Aided by growth in revenues, HCP Inc. (HCP - Analyst Report) – a healthcare real estate investment trust (REIT) – reported fourth quarter 2013 adjusted FFO (funds from operations) per share of 76 cents, 2 cents ahead of the Zacks Consensus Estimate and 4 cents above the prior-year quarter figure.
HCP reported total revenue of $530.3 million during the quarter, reflecting an increase of 5.4% from the year-ago period. Total revenue also exceeded the Zacks Consensus Estimate of $503 million.
For full-year 2013, HCP’s adjusted FFO per share came in at $3.01 on revenues of $2.1 billion. Results were substantially higher than the prior-year FFO per share of $2.78 on revenues of $1.9 billion.
HCP expects FFO to range between $2.96 and $3.02 per share for full-year 2014. This is below the Zacks Consensus Estimate of $3.04 per share for full year 2014. The estimates exclude the impact of any future acquisitions. Further, HCP projects full year same-property portfolio cash NOI growth of 3% – 4%.
Quarter in Detail
During the quarter under review, HCP’s adjusted same-property cash net operating income (NOI) reached $374.1 million, depicting growth of 3.5% year over year.
The company extended leases on three acute care hospitals with Tenet Healthcare Corp. (THC - Analyst Report) . Notably, the leases for the properties, which encompassed 656 licensed beds, were extended at current rent levels.

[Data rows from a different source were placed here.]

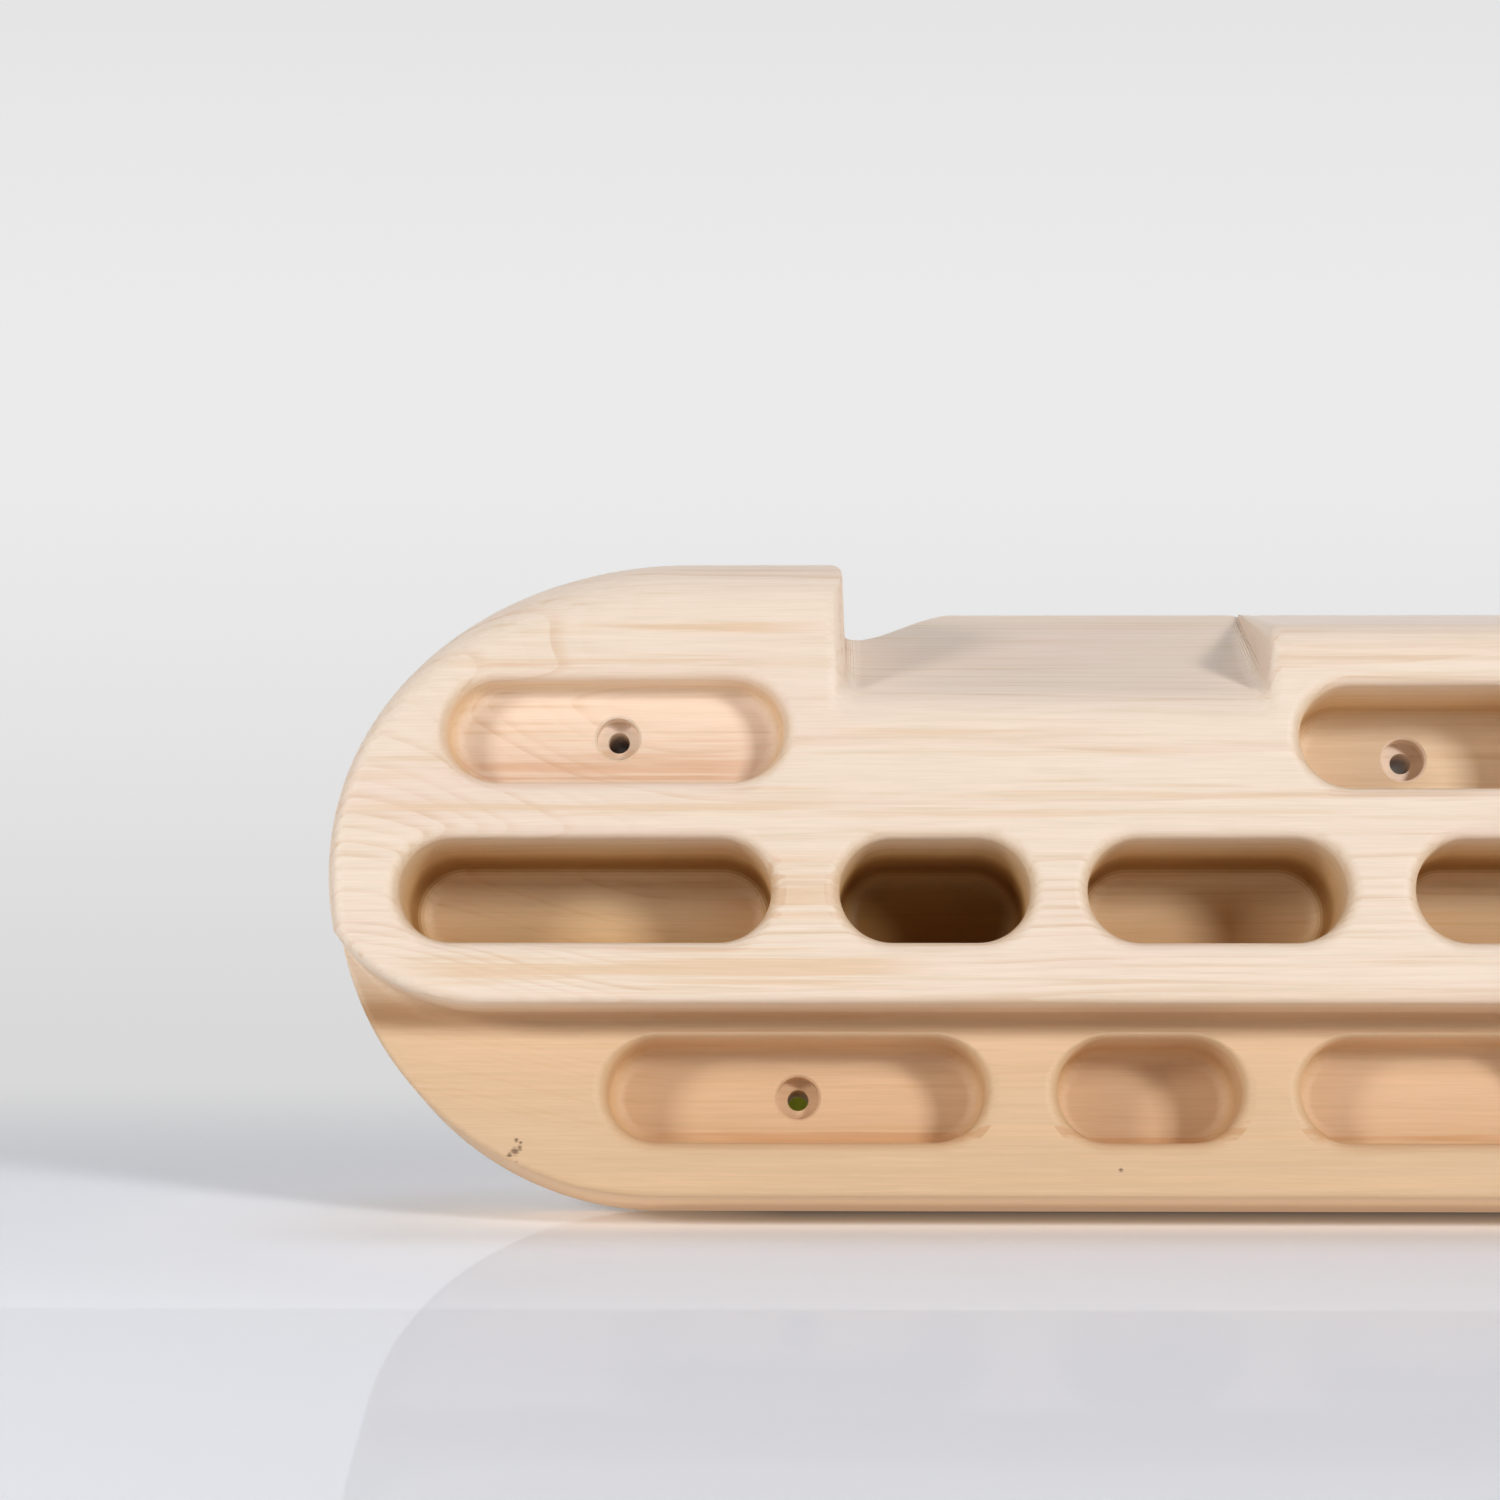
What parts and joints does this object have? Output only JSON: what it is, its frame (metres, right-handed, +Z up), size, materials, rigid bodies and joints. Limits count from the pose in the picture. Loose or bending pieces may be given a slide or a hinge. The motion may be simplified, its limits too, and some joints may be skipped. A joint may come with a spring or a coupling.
{
  "type": "hangboard",
  "caption": "Wall-mounted climbing training board carved from one block of pale wood, with rounded jugs, slopers and rows of finger pockets.",
  "frame": {"origin": "middle of the flat back face that lies against the wall", "axes": "+X along the board to the right as a climber facing it sees it, +Y into the wall, +Z up"},
  "size_m": [0.58, 0.058, 0.147],
  "materials": {
    "tulipwood": "sanded smooth, no varnish"
  },
  "bodies": {
    "root": {"board": "tulipwood"}
  },
  "joints": []
}
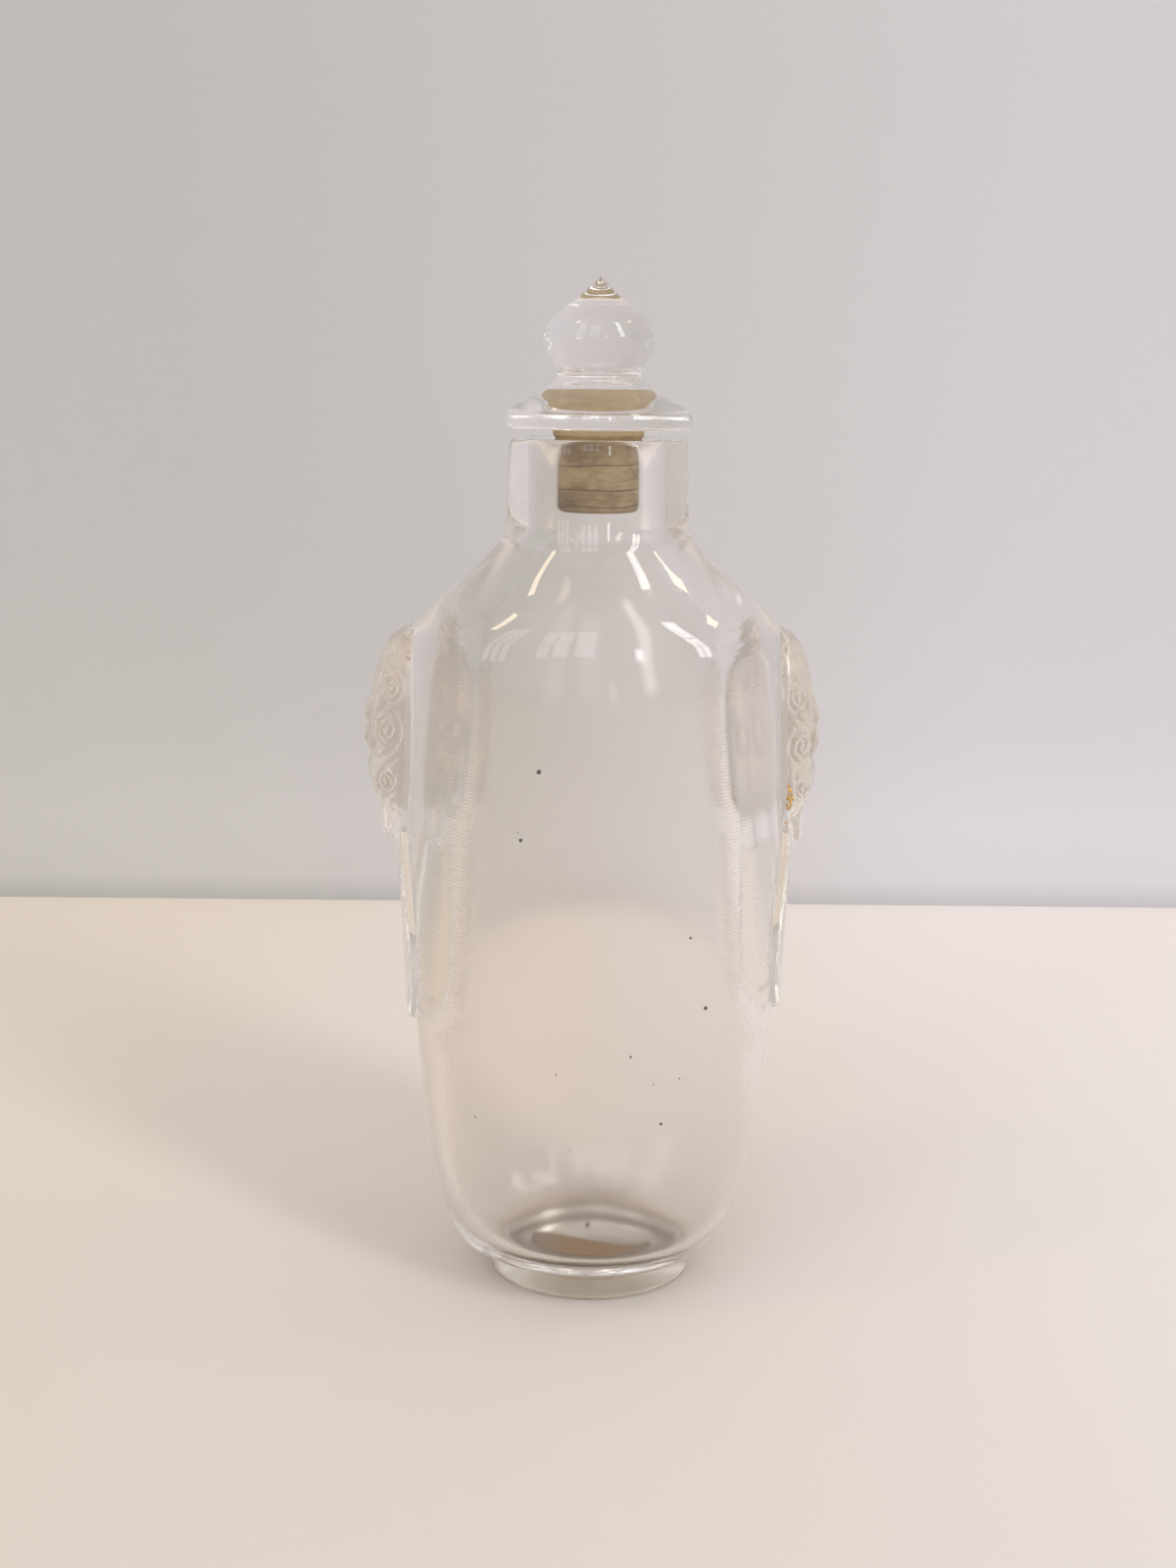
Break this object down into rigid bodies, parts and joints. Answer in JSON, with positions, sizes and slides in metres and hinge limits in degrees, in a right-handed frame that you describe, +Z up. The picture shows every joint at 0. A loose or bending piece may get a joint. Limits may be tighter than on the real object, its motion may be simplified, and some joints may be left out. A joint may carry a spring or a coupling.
{
  "type": "snuff bottle",
  "caption": "Small clear hollow bottle with an oval foot, a beast mask and mock ring carved on each narrow side, a cork and a turned clear cap.",
  "frame": {"origin": "centre of the foot's underside, on the plane that the bottle stands on", "axes": "+Z up along the neck, +X towards the narrow side on the right in the picture, -Y towards the camera"},
  "size_m": [0.0319, 0.0206, 0.0729],
  "materials": {
    "clear_crystal": "polished, clear",
    "clear_cap": "polished, clear",
    "tan_cork": "matt"
  },
  "bodies": {
    "root": {"bottle": "clear_crystal", "stopper": "clear_cap", "cork": "tan_cork"}
  },
  "joints": []
}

They contain Consumer Price Index (CPI)-based escalators, on an annual basis, from 3 to 8 years with purchase options that can be exercised for a fixed price at the end of each term.
Apart from this, HCP established its ties with a genomic diagnostics tenant, CardioDx, at its Redwood City, California life science campus, through the execution of an eight-year, 69,000 sq. ft. new lease deal.
Moreover, HCP financed $57 million for construction and other capital projects mainly in its life science, medical office and senior housing divisions during the reported quarter. On the other hand, the company sold 8 post-acute/skilled nursing facilities for $68 million, a senior housing facility for $18 million as well as two medical office buildings for $6 million.
At the end of the year, HCP had cash and cash equivalents of $300.6 million, up from $247.7 million at the prior-year end. Also, during the reported quarter, HCP raised $800 million of 4.25% senior unsecured notes due 2023.
Recently, HCP announced a 3.8% hike in its quarterly cash dividend rate to 54.5 cents per share. This reflects the company’s 29th consecutive year with a dividend raise. The increased dividend will be paid on Feb 25, 2014 to stockholders of record on Feb 10.
We believe that going forward, HCP is well poised for a strong growth trajectory given its well-balanced, diversified portfolio, opportunistic acquisitions, aging population, rising healthcare expenses and decent balance sheet. The dividend hike also augurs well.
However, for a number of its tenants and operators, one of the key sources of revenues is the governmental healthcare programs such as the federal Medicare program and state Medicaid programs and non-governmental payors. This is a concern as in the recent years governmental payors have reduced payments to healthcare providers due to budgetary pressures. Also, cut-throat competition remains a challenge for this Zacks Rank #3 (Hold) stock.
We now look forward to the results of other healthcare REITs such as Ventas Inc. (VTR - Analyst Report) and Health Care REIT Inc. (HCN - Analyst Report) which are scheduled to report within the next 10 days.
Note: FFO, a widely used metric to gauge the performance of REITs, is obtained after adding depreciation and amortization and other non-cash expenses to net income.